Exercise details: Write the material out again exactly as it stands.

Data extract:

************

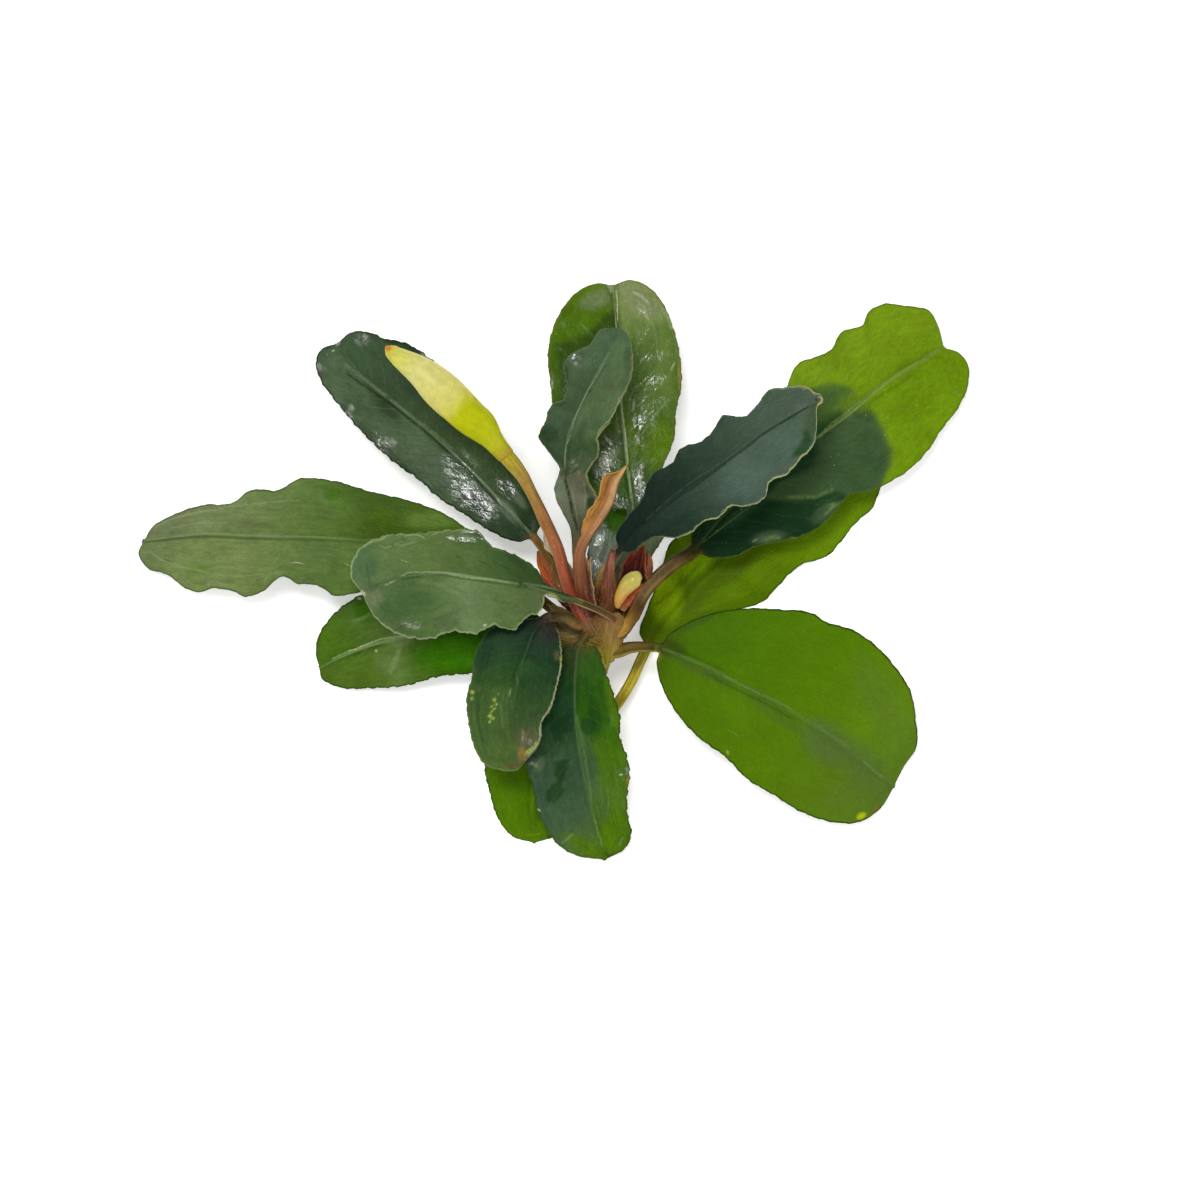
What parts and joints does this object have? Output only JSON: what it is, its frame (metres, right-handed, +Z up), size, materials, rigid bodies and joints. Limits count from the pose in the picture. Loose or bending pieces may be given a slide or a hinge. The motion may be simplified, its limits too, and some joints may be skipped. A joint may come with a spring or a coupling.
{
  "type": "bucephalandra plant",
  "caption": "Loose round wavy bucephalandra, an aquarium plant with undulating leaves, a short rhizome and a closed cream spathe, lying on its older leaves.",
  "frame": {"origin": "on the surface that the plant lies on, under the middle of the plant's box", "axes": "+Z up from that surface, +X to the plant's right and +Y to its top as seen from above"},
  "size_m": [0.1324, 0.0927, 0.0286],
  "materials": {
    "rhizome": "fleshy, ringed with leaf scars, yellow-brown",
    "grey_green_leaf": "leathery leaf, satin, grey-green",
    "dark_green_leaf": "leathery leaf, glossy and damp, dark green",
    "blue_green_leaf": "leathery leaf, satin, dark blue-green",
    "light_green_leaf": "leathery leaf, damp, light green",
    "bright_green_leaf": "leathery leaf, light shining through, bright yellow-green",
    "young_leaf": "young rolled leaf, orange-brown",
    "flower_stalk": "smooth fleshy stalk, olive turning red-brown at its base",
    "flower_bud": "soft closed spathe, cream turning yellow-green at its base",
    "orange_scale": "thin scale leaf, orange-red",
    "pale_scale": "papery scale, whitish",
    "maroon_scale": "thick scale leaf, glossy maroon",
    "young_bud": "smooth fleshy bud, pale yellow-green"
  },
  "bodies": {
    "root": {"rhizome": "rhizome", "leaf_far_left": "grey_green_leaf", "leaf_near_left": "grey_green_leaf", "leaf_lower_left": "bright_green_leaf", "leaf_front_left": "dark_green_leaf", "leaf_front": "dark_green_leaf", "leaf_under_front": "bright_green_leaf", "leaf_round_right": "bright_green_leaf", "leaf_back_right": "bright_green_leaf", "leaf_long_right": "bright_green_leaf", "leaf_dark_right": "blue_green_leaf", "leaf_top_round": "light_green_leaf", "leaf_top_wavy": "grey_green_leaf", "leaf_upper_left": "dark_green_leaf", "leaf_hidden_back": "grey_green_leaf", "new_leaf": "young_leaf", "flower_stalk": "flower_stalk", "flower_bud": "flower_bud", "sheath_left": "orange_scale", "sheath_pale": "pale_scale", "sheath_maroon": "maroon_scale", "young_bud": "young_bud"}
  },
  "joints": []
}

************

Exercise response:
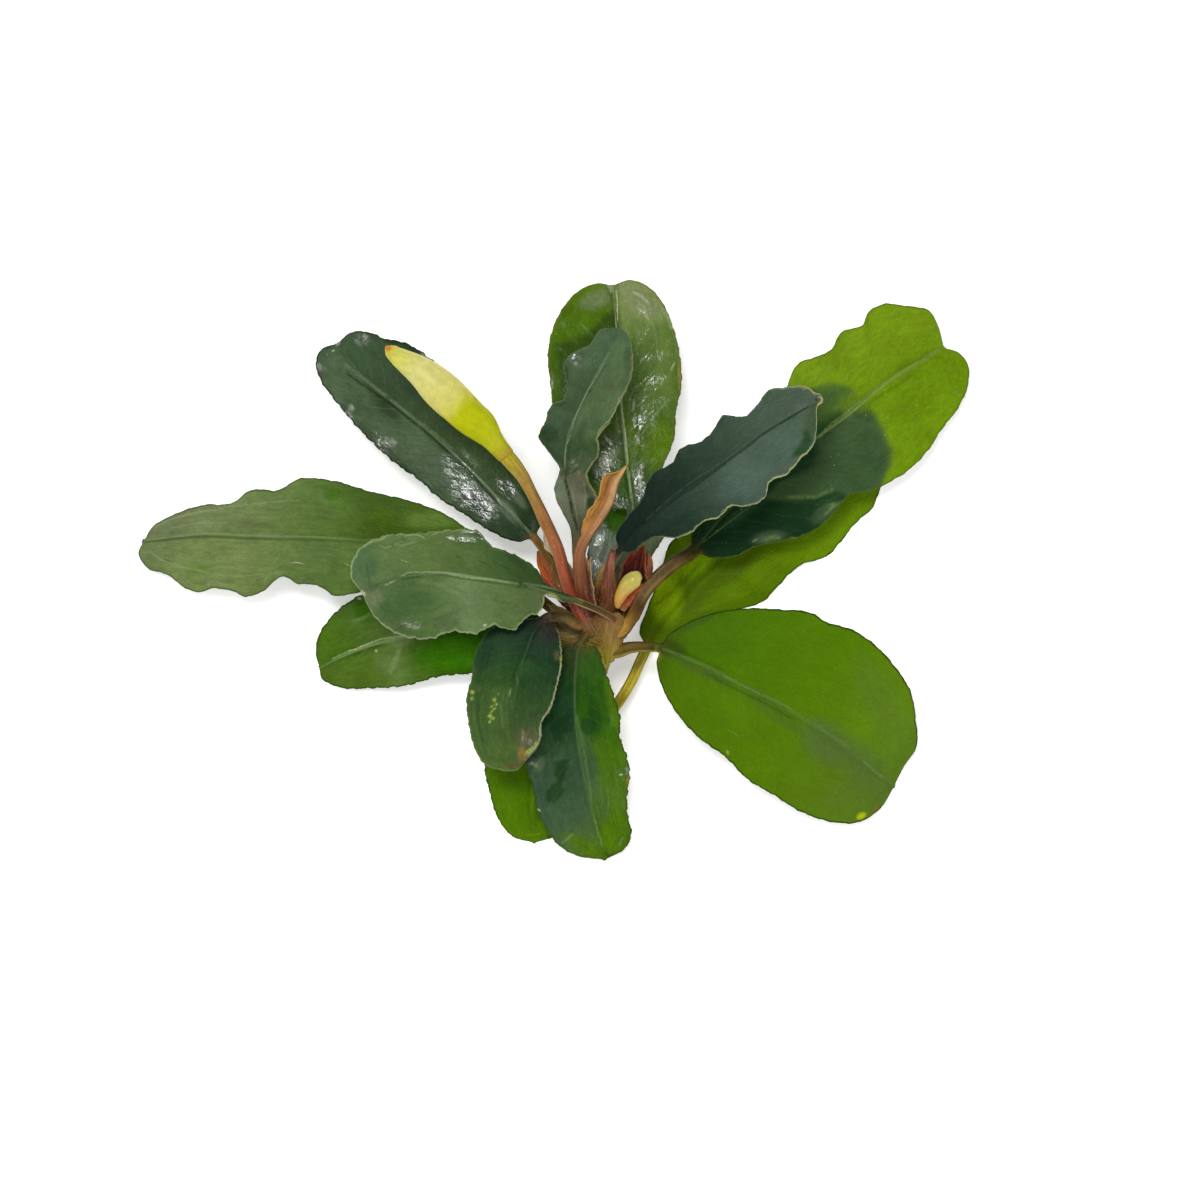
What parts and joints does this object have? Output only JSON: what it is, its frame (metres, right-handed, +Z up), size, materials, rigid bodies and joints. Limits count from the pose in the picture. Loose or bending pieces may be given a slide or a hinge. The motion may be simplified, its limits too, and some joints may be skipped. A joint may come with a spring or a coupling.
{
  "type": "bucephalandra plant",
  "caption": "Loose round wavy bucephalandra, an aquarium plant with undulating leaves, a short rhizome and a closed cream spathe, lying on its older leaves.",
  "frame": {"origin": "on the surface that the plant lies on, under the middle of the plant's box", "axes": "+Z up from that surface, +X to the plant's right and +Y to its top as seen from above"},
  "size_m": [0.1324, 0.0927, 0.0286],
  "materials": {
    "rhizome": "fleshy, ringed with leaf scars, yellow-brown",
    "grey_green_leaf": "leathery leaf, satin, grey-green",
    "dark_green_leaf": "leathery leaf, glossy and damp, dark green",
    "blue_green_leaf": "leathery leaf, satin, dark blue-green",
    "light_green_leaf": "leathery leaf, damp, light green",
    "bright_green_leaf": "leathery leaf, light shining through, bright yellow-green",
    "young_leaf": "young rolled leaf, orange-brown",
    "flower_stalk": "smooth fleshy stalk, olive turning red-brown at its base",
    "flower_bud": "soft closed spathe, cream turning yellow-green at its base",
    "orange_scale": "thin scale leaf, orange-red",
    "pale_scale": "papery scale, whitish",
    "maroon_scale": "thick scale leaf, glossy maroon",
    "young_bud": "smooth fleshy bud, pale yellow-green"
  },
  "bodies": {
    "root": {"rhizome": "rhizome", "leaf_far_left": "grey_green_leaf", "leaf_near_left": "grey_green_leaf", "leaf_lower_left": "bright_green_leaf", "leaf_front_left": "dark_green_leaf", "leaf_front": "dark_green_leaf", "leaf_under_front": "bright_green_leaf", "leaf_round_right": "bright_green_leaf", "leaf_back_right": "bright_green_leaf", "leaf_long_right": "bright_green_leaf", "leaf_dark_right": "blue_green_leaf", "leaf_top_round": "light_green_leaf", "leaf_top_wavy": "grey_green_leaf", "leaf_upper_left": "dark_green_leaf", "leaf_hidden_back": "grey_green_leaf", "new_leaf": "young_leaf", "flower_stalk": "flower_stalk", "flower_bud": "flower_bud", "sheath_left": "orange_scale", "sheath_pale": "pale_scale", "sheath_maroon": "maroon_scale", "young_bud": "young_bud"}
  },
  "joints": []
}